Using the listing below, set down each line from the line containing "x, y, heading" through the line containing "loose self-tapping screws.", both ends included, exactly and with nothing added.

* start Data block *

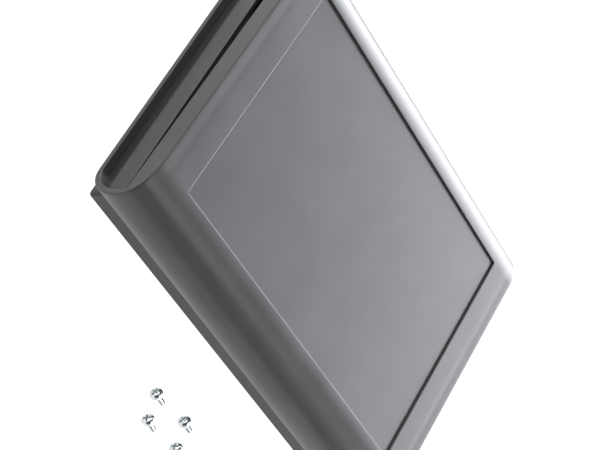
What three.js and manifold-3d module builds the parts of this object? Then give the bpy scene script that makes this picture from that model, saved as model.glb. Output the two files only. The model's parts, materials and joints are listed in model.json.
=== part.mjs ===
// Flat plastic instrument enclosure: lower shell on a plinth, upper shell with a recessed label panel, two slide-in
// end panels, and its four self-tapping screws lying loose beside it.
// Units are millimetres. X runs along the length, Y across, Z up; Z = 0 is the table under the plinth.
import * as THREE from "three";
import { mergeVertices } from "three/addons/utils/BufferGeometryUtils.js";
import Module from "manifold-3d";

const wasm = await Module();
wasm.setup();

// ---------- driving dimensions ----------
const length = 196;
const width = 144.5;
const height = 37.1; // upper shell closed
const plinthHeight = 5;
const plinthInset = 6;
const partingHeight = 23.4; // where the two shells meet, at the widest line of the flanks
const upperFlankWidth = 17; // the upper half of a flank is a quarter superellipse this wide
const upperFlankFullness = 2.2; // its exponent: 2 would be a plain ellipse
const lowerFlankWidth = 13.7; // the lower half is a quarter ellipse
const wall = 2.6;
const seam = 0.3; // running gap between neighbouring pieces

const recessLength = 162;
const recessWidth = 110;
const recessDepth = 1;
const recessCorner = 1;
const panelFloor = 2.3; // plastic left under the label recess

const endSetback = 3.5; // how far the end panels stand in from the end of the case
const endPanelThickness = 2;
const endPanelTop = 22.2;
const grooveDepth = 1.2;
const browBottom = 27.6; // lower edge of the upper shell's flush end wall
const lipBottom = 20.2; // dust lip of the upper shell, behind each end panel
const lipThickness = 1.4;

const tongueHeight = 1.4;
const tongueSetback = 1.5; // outer face of the tongue, in from the widest line
const tongueHalfLength = 88;

const bossX = 84;
const bossY = 57.5;
const lowerBossRadius = 4.5;
const lowerBossTop = 19.7;
const screwSeat = 17.2; // top of the counterbore, where the screw head bears
const counterboreRadius = 3.2;
const clearanceHoleRadius = 1.6;
const upperBossRadius = 3.6;
const pilotHoleRadius = 1.2;

const standoffX = 68;
const standoffY = 40;
const standoffRadius = 3;
const standoffHeight = 6;
const standoffHoleRadius = 1.2;

const liftAngle = 2.2; // degrees: the unscrewed upper shell sits raised along its +Y side

const screwLength = 8; // 3 x 8 pan head
const screwHeadRadius = 2.8;
const screwHeadHeight = 2.1;
const screwShankRadius = 1.3;
const screwTipLength = 2.2;
const crossSlotWidth = 0.75;
const crossSlotSpan = 3.1;
const crossSlotDepth = 1.3;
// Centre of the head's bearing face over the table (x, y) and the heading of the shank, in degrees from +X
const screwPlaces = [
  { x: -14.5, y: -100.9, heading: 2 },
  { x: -11.1, y: -111.2, heading: -1 },
  { x: 5.2, y: -99.4, heading: 0 },
  { x: 8.7, y: -110, heading: 1 },
];

const arcSteps = 12;
const halfLength = length / 2;
const halfWidth = width / 2;
const lowerTop = partingHeight - seam / 2;
const upperBottom = partingHeight + seam / 2;
const plinthFloor = 2.4;
// A screw leans until the rim of its head and the end of its straight shank both touch the table
const screwLean = Math.atan2(screwHeadRadius - screwShankRadius, screwLength - screwTipLength);

const plastic = new THREE.MeshStandardMaterial({ color: 0x2f3032, roughness: 0.45, metalness: 0 });
const zinc = new THREE.MeshStandardMaterial({ color: 0xc9d3da, roughness: 0.25, metalness: 1 });

// ---------- solids ----------
function solid(geometry) {
  const bare = geometry.clone();
  bare.deleteAttribute("normal");
  bare.deleteAttribute("uv");
  const merged = mergeVertices(bare, 1e-4);
  const vertProperties = new Float32Array(merged.attributes.position.array);
  const triVerts = new Uint32Array(merged.index.array);
  return new wasm.Manifold(new wasm.Mesh({ numProp: 3, vertProperties, triVerts }));
}

function meshOf(name, body, material) {
  const made = body.getMesh();
  const geometry = new THREE.BufferGeometry();
  geometry.setAttribute("position", new THREE.BufferAttribute(made.vertProperties, 3));
  geometry.setIndex(new THREE.BufferAttribute(made.triVerts, 1));
  geometry.computeVertexNormals();
  const mesh = new THREE.Mesh(geometry, material);
  mesh.name = name;
  return mesh;
}

function extrude(points, depth) {
  const shape = new THREE.Shape(points.map(([a, b]) => new THREE.Vector2(a, b)));
  return new THREE.ExtrudeGeometry(shape, { depth, bevelEnabled: false });
}

// An outline in (y, z) carried along X from x0 to x1.
function alongX(points, x0, x1) {
  const geometry = extrude(points, x1 - x0);
  const axes = new THREE.Matrix4().makeBasis(
    new THREE.Vector3(0, 1, 0),
    new THREE.Vector3(0, 0, 1),
    new THREE.Vector3(1, 0, 0),
  );
  geometry.applyMatrix4(axes);
  geometry.translate(x0, 0, 0);
  return solid(geometry);
}

function block(x0, x1, y0, y1, z0, z1) {
  const outline = [[y0, z0], [y1, z0], [y1, z1], [y0, z1]];
  return alongX(outline, x0, x1);
}

// A plate with rounded corners in plan, centred on the Z axis.
function roundedPlate(sizeX, sizeY, corner, z0, z1) {
  const points = [];
  for (const [sx, sy, start] of [[1, 1, 0], [-1, 1, 90], [-1, -1, 180], [1, -1, 270]]) {
    for (let i = 0; i <= 4; i++) {
      const turn = THREE.MathUtils.degToRad(start + (90 * i) / 4);
      const cx = sx * (sizeX / 2 - corner);
      const cy = sy * (sizeY / 2 - corner);
      points.push([cx + corner * Math.cos(turn), cy + corner * Math.sin(turn)]);
    }
  }
  const geometry = extrude(points, z1 - z0);
  geometry.translate(0, 0, z0);
  return solid(geometry);
}

function post(x, y, radius, z0, z1) {
  const geometry = new THREE.CylinderGeometry(radius, radius, z1 - z0, 24);
  geometry.rotateX(Math.PI / 2);
  geometry.translate(x, y, (z0 + z1) / 2);
  return solid(geometry);
}

function joined(solids) {
  return solids.reduce((whole, piece) => whole.add(piece));
}

// The four places mirrored from one corner.
function corners(x, y) {
  return [[x, y], [-x, y], [-x, -y], [x, -y]];
}

// ---------- cross-sections of the shells, set in by a distance ----------
function lowerOutline(inset) {
  const centreY = halfWidth - lowerFlankWidth;
  const across = lowerFlankWidth - inset;
  const down = lowerTop - plinthHeight - inset;
  const right = [];
  for (let i = 0; i <= arcSteps; i++) {
    const turn = (Math.PI / 2) * (i / arcSteps);
    right.push([centreY + across * Math.sin(turn), lowerTop - down * Math.cos(turn)]);
  }
  const left = right.map(([y, z]) => [-y, z]).reverse();
  return [...left, ...right];
}

function upperOutline(inset, top) {
  const centreY = halfWidth - upperFlankWidth;
  const across = upperFlankWidth - inset;
  const up = height - upperBottom - inset;
  const power = 2 / upperFlankFullness;
  const lastTurn = Math.asin(Math.min(1, (top - upperBottom) / up) ** (1 / power));
  const right = [];
  for (let i = 0; i <= arcSteps; i++) {
    const turn = lastTurn * (i / arcSteps);
    const y = centreY + across * Math.cos(turn) ** power;
    const z = upperBottom + up * Math.sin(turn) ** power;
    right.push([y, z]);
  }
  const left = right.map(([y, z]) => [-y, z]).reverse();
  return [...right, ...left];
}

// ---------- lower shell ----------
function lowerShell() {
  const plinthLength = length - 2 * plinthInset;
  const plinthWidth = width - 2 * plinthInset;
  const floorTop = plinthHeight + wall;
  const skin = alongX(lowerOutline(0), -halfLength, halfLength)
    .add(roundedPlate(plinthLength, plinthWidth, 1.5, 0, floorTop + 1))
    .subtract(alongX(lowerOutline(wall), -halfLength - 1, halfLength + 1))
    .subtract(
      roundedPlate(
        plinthLength - 2 * plinthFloor,
        plinthWidth - 2 * plinthFloor,
        1,
        plinthFloor,
        floorTop + 1,
      ),
    );
  const grooveNear = halfLength - endSetback - endPanelThickness - seam;
  const grooveFar = halfLength - endSetback + seam;
  const grooves = [
    alongX(lowerOutline(wall - grooveDepth), grooveNear, grooveFar),
    alongX(lowerOutline(wall - grooveDepth), -grooveFar, -grooveNear),
  ];
  const tongues = [-1, 1].map((side) => {
    const outer = side * (halfWidth - tongueSetback);
    const inner = side * (halfWidth - wall);
    const [low, high] = [outer, inner].sort((a, b) => a - b);
    return block(
      -tongueHalfLength,
      tongueHalfLength,
      low,
      high,
      lowerTop - 1,
      lowerTop + tongueHeight,
    );
  });
  const bosses = corners(bossX, bossY).map(([x, y]) =>
    post(x, y, lowerBossRadius, plinthFloor - 1, lowerBossTop),
  );
  const bossHoles = corners(bossX, bossY).flatMap(([x, y]) => [
    post(x, y, counterboreRadius, -1, screwSeat),
    post(x, y, clearanceHoleRadius, screwSeat - 1, lowerBossTop + 1),
  ]);
  const standoffTop = plinthFloor + standoffHeight;
  const standoffs = corners(standoffX, standoffY).map(([x, y]) =>
    post(x, y, standoffRadius, plinthFloor - 1, standoffTop),
  );
  const standoffHoles = corners(standoffX, standoffY).map(([x, y]) =>
    post(x, y, standoffHoleRadius, plinthFloor + 1, standoffTop + 1),
  );
  return joined([skin, ...tongues, ...bosses, ...standoffs])
    .subtract(joined(grooves))
    .subtract(joined([...bossHoles, ...standoffHoles]));
}

// ---------- upper shell, built closed ----------
function upperShell() {
  const cavityTop = height - recessDepth - panelFloor;
  const endWallInner = halfLength - endSetback - endPanelThickness - seam - lipThickness;
  const setbackFace = halfLength - endSetback;
  const cavity = alongX(upperOutline(wall, cavityTop), -endWallInner, endWallInner);
  const mouth = block(setbackFace, halfLength + 1, -halfWidth, halfWidth, 0, browBottom).intersect(
    alongX(upperOutline(wall, height - wall), setbackFace, halfLength + 1),
  );
  const rebates = [-1, 1].map((side) => {
    const outer = side * (halfWidth - tongueSetback + seam);
    const inner = side * (halfWidth - wall - 2);
    const [low, high] = [outer, inner].sort((a, b) => a - b);
    return block(
      -tongueHalfLength - seam,
      tongueHalfLength + seam,
      low,
      high,
      upperBottom - 1,
      lowerTop + tongueHeight + seam,
    );
  });
  const lipHalfWidth = halfWidth - wall - seam - 0.8;
  const lip = block(
    endWallInner,
    endWallInner + lipThickness,
    -lipHalfWidth,
    lipHalfWidth,
    lipBottom,
    upperBottom + 1,
  );
  const bosses = corners(bossX, bossY).map(([x, y]) =>
    post(x, y, upperBossRadius, lowerBossTop + seam, cavityTop + 1),
  );
  const bossHoles = corners(bossX, bossY).map(([x, y]) =>
    post(x, y, pilotHoleRadius, lowerBossTop, cavityTop - 1),
  );
  return alongX(upperOutline(0, height), -halfLength, halfLength)
    .subtract(cavity)
    .subtract(joined([mouth, mouth.mirror([1, 0, 0]), ...rebates]))
    .subtract(roundedPlate(recessLength, recessWidth, recessCorner, height - recessDepth, height + 1))
    .add(joined([lip, lip.mirror([1, 0, 0]), ...bosses]))
    .subtract(joined(bossHoles));
}

// ---------- end panels ----------
function endPanel(side) {
  const face = halfLength - endSetback;
  const plate = alongX(lowerOutline(wall - grooveDepth + seam), face - endPanelThickness, face);
  const trimmed = plate.subtract(
    block(0, halfLength, -halfWidth, halfWidth, endPanelTop, height),
  );
  return side > 0 ? trimmed : trimmed.mirror([1, 0, 0]);
}

// ---------- screws ----------
// One screw with its axis on Z, the bearing face of the head at Z = 0 and the tip down.
function screwBody() {
  const profile = [
    [0, -screwLength],
    [screwShankRadius, -screwLength + screwTipLength],
    [screwShankRadius, 0],
    [screwHeadRadius, 0],
    [screwHeadRadius, screwHeadHeight * 0.35],
  ];
  const domeSteps = 4;
  for (let i = 1; i <= domeSteps; i++) {
    const turn = (Math.PI / 2) * (i / domeSteps);
    const rise = screwHeadHeight * (0.35 + 0.65 * Math.sin(turn));
    profile.push([screwHeadRadius * (0.45 + 0.55 * Math.cos(turn)), rise]);
  }
  profile.push([0, screwHeadHeight]);
  const lathe = new THREE.LatheGeometry(
    profile.map(([r, z]) => new THREE.Vector2(r, z)),
    20,
  );
  lathe.rotateX(Math.PI / 2);
  const cross = [[crossSlotSpan, crossSlotWidth], [crossSlotWidth, crossSlotSpan]].map(([sx, sy]) =>
    block(
      -sx / 2,
      sx / 2,
      -sy / 2,
      sy / 2,
      screwHeadHeight - crossSlotDepth,
      screwHeadHeight + 1,
    ),
  );
  return solid(lathe).subtract(joined(cross));
}

// ---------- assembly ----------
const group = new THREE.Group();
group.name = "enclosure";
group.add(meshOf("lower_shell", lowerShell(), plastic));

const raised = upperShell()
  .translate([0, halfWidth, -upperBottom])
  .rotate([liftAngle, 0, 0])
  .translate([0, -halfWidth, upperBottom]);
group.add(meshOf("upper_shell", raised, plastic));
group.add(meshOf("end_panel_left", endPanel(-1), plastic));
group.add(meshOf("end_panel_right", endPanel(1), plastic));

screwPlaces.forEach(({ x, y, heading }, index) => {
  const rimHeight = screwHeadRadius * Math.cos(screwLean) + 0.02;
  const placed = screwBody()
    .rotate([0, THREE.MathUtils.radToDeg(screwLean) - 90, 0])
    .rotate([0, 0, heading])
    .translate([x, y, rimHeight]);
  group.add(meshOf(`screw_${index + 1}`, placed, zinc));
});

export default group;
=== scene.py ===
"""Looks of a flat plastic instrument enclosure with its four loose self-tapping screws.

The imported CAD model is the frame. Each visible piece is a fine mesh built here in the same place, with
rounded moulded edges, and replaces its plain CAD node. Everything is in metres, X along the case, Z up.
"""

import json
import math

import bmesh
import bpy
from mathutils import Matrix, Vector


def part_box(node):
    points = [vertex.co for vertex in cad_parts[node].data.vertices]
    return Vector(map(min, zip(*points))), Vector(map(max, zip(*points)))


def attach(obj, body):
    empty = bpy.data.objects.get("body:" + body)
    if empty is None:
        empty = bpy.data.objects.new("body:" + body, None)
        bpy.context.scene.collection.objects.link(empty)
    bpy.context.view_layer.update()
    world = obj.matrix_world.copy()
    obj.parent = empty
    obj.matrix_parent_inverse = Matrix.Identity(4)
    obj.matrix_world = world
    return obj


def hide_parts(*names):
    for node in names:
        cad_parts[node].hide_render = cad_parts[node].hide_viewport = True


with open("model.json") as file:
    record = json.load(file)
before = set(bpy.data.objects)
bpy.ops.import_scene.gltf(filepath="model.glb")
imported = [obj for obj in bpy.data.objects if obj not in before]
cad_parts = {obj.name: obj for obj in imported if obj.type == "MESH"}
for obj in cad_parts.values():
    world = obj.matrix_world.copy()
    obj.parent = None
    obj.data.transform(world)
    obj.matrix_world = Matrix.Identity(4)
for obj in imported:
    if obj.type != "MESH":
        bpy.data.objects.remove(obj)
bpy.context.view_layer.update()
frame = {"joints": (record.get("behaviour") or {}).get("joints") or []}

mm = 0.001

# ---------- driving dimensions ----------
lower_low, lower_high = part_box("lower_shell")
panel_low, panel_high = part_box("end_panel_right")
tip_joint = next(joint for joint in frame["joints"] if joint["name"] == "upper_shell_tip")
pivot = Vector(tip_joint["pos_m"])
lift = math.radians(-tip_joint["range_deg"][0])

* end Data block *

- [Exercise answer]
screwPlaces.forEach(({ x, y, heading }, index) => {
  const rimHeight = screwHeadRadius * Math.cos(screwLean) + 0.02;
  const placed = screwBody()
    .rotate([0, THREE.MathUtils.radToDeg(screwLean) - 90, 0])
    .rotate([0, 0, heading])
    .translate([x, y, rimHeight]);
  group.add(meshOf(`screw_${index + 1}`, placed, zinc));
});

export default group;
=== scene.py ===
"""Looks of a flat plastic instrument enclosure with its four loose self-tapping screws.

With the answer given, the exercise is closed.